Needham believes marijuana should also have the same restrictions as alcohol and tobacco adding cannabis isn’t an “evil drug.”

“I believe the legalization of marijuana in our region is actually going to be a bonus, we’ve had people who use marijuana have to use hard drugs to in order to pass a test as hard drugs come out of the system quicker but if we legalize marijuana we can definitely talk with industry and see they will accept a swab test and that will make our community a lot safer and a lot less violent, and a lot more fun.”

Meanwhile, each candidate also got a chance to discuss ways they would like to support small businesses. In past debates, the idea of enticing big name companies to Fort McMurray was also mentioned.

For Grandison, local businesses need support first as he wants to put a “value on local.”

“We need to start talking about the people who do live here and invest in the people who’ve hung in there and the small businesses who’ve hung in during this downturn in the economy and provide some support for them.”

Though not completely against bringing in big brands, Needham believes local businesses need support and the first step is buying their product.

“They do cost a little more but we get paid a little more for being out here and if we’re going to go way out of town to go and get the same products that we can get and put food on our neighbour’s plate then I think we should do that,” said Needham. “We should be shopping locally and we should do that in a leadership example.”

As for Vinni, he sees a healthy mix between all types of businesses.

“It’s our job to create opportunities for big and small. I’m not really sure bringing in a Costco, for example, would really put any local businesses out of business, I have a feeling many people in this town are already shopping at Costco, so if it means a lot less trips down the road – I’m all for that.”

The same goes for Scott who notes he wants to encourage more businesses, big or small, to call Fort McMurray their home.

“I want to see a lot more small businesses in the community and I don’t want to sit around waiting for them, I want us to go out and seek those opportunities but I also want to see the big box stores coming to Fort McMurray, I think what we’ve had as a theory previously is we’re waiting for them to show up and that’s not going to work. We should have the same shops and services every other community in Alberta has.”

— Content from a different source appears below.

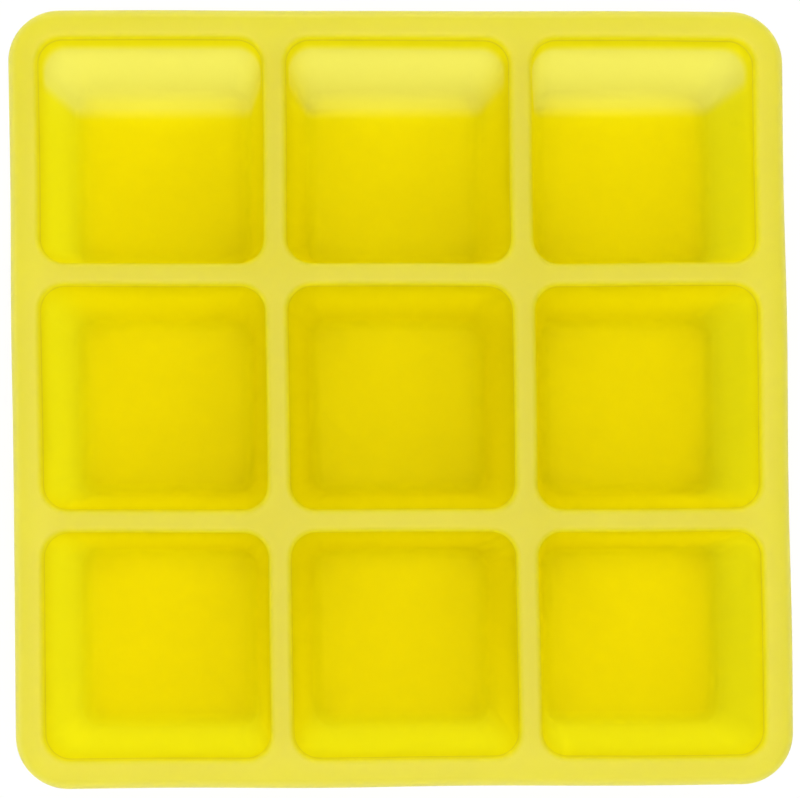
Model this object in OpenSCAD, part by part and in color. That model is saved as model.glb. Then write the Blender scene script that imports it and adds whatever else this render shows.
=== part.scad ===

Some of the other topics which were discussed include the Truth and Reconciliation report, the rebuild and recovery, providing childcare spaces, and encouraging more childcare providers to come to the region.

The debate, which was organized by the Chamber of Commerce, Mix 103.7, and the Fort McMurray Today, was the fourth forum the four candidates have taken part in.

The first debate, which aired on Fort McMurray Matters, saw the candidates focus on Bill 21 and fly-in-fly-out. The second forumsaw the candidates reaffirm their position on many key issues while the third debate saw the candidates discuss different supports for the rural communities.

Residents go to the polls on October 16.